Protection is an ability that grants an object or player several benefits, including:
702.16c A permanent or player with protection can’t be enchanted by Auras that have the stated quality. Such Auras attached to the permanent or player with protection will be put into their owners’ graveyards as a state-based action. (See rule 704, “State-Based Actions.”)
This ability is usually less relevant because when enchantment auras are cast they target, and protection prevents targeting as well. However, if an enchantment aura enters the battlefield without being cast (such as from a flicker effect or Zur the Enchanter), the comprehensive rules say:
303.4f If an Aura is entering the battlefield under a player’s control by any means other than by resolving as an Aura spell ... that player chooses what it will enchant as the Aura enters the battlefield. The player must choose a legal object or player according to the Aura’s enchant ability and any other applicable effects.

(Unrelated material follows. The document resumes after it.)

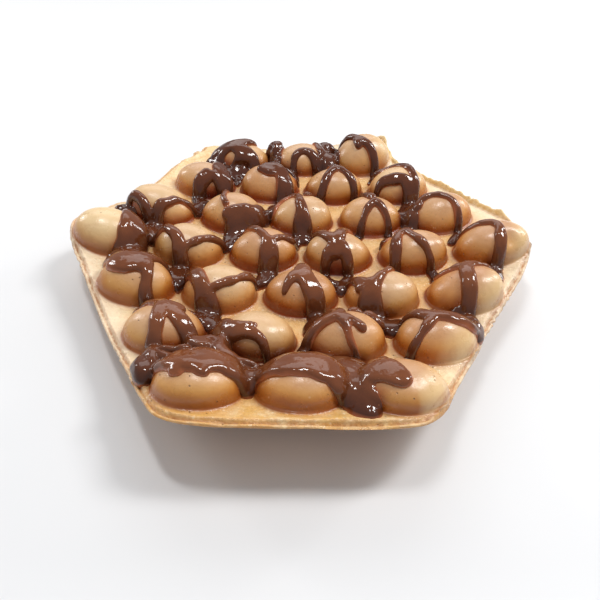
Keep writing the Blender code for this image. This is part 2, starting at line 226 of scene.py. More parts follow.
print("a test line of 10 mm gives", len(even_path([(0, 0), (10, 0)], 1.0)), "points")

# %% [markdown]
# The sheet ends where the pan's halves pinched it, in six rounded sides that bulge a little past
# the outer eggs. A regular hexagon would look cut out. A few corner points are easy to read and to
# correct. They start at the right and go round by the back, the left and the front.

# %% The outline of the sheet
RIM_POINTS = (
    (97.6, 4), (92, 27), (73, 56.5), (62, 68.5), (56.5, 77), (50.5, 83), (47.5, 90),
    (42, 101), (10, 100.5), (-20, 101), (-48, 102),
    (-56, 97), (-66, 78), (-76, 47), (-88, 25), (-97.5, 11),
    (-96.2, -5), (-85, -26), (-68, -57), (-50, -87),
    (-41, -98), (-25, -101), (5, -100.5), (30, -99.5),
    (41, -94.5), (52.5, -76.5), (68, -51), (85.5, -25.5), (95.5, -7),
)
RIM_SPACING = 1.3

rim = even_path(RIM_POINTS, RIM_SPACING, closed=True)
middle = (rim.min(axis=0) + rim.max(axis=0)) / 2
print("edge of the sheet:", len(rim), "points, size", np.round(rim.max(axis=0) - rim.min(axis=0), 1), "mm")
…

Does the "any other applicable effects" clause prevent me from putting an aura onto a protected permanent? At first I thought yes because protection specifically says 'can't be enchanted'. But then I re-considered, as I'm more leaning towards the interpretation that protection prevents ongoing enchantment, not the act of putting an enchantment onto something.
For a specific example, if my opponent has a creature with protection from blue, and I use Brago, King Eternal to flicker a Reality Acid that is currently on the battlefield, can I choose my opponents pro blue creature to enchant with Reality Acid? Knowing that it would immediately slide off as a state based action, but me being ok with that due to Reality Acid's triggered ability.
This question seems close: If a protection effect "doesn't remove Auras", can auras that are not cast be placed on the permanent?, but I think is subtly different as the card in question specifically removes the 'can't be enchanted' clause which is crucial to my question here I think.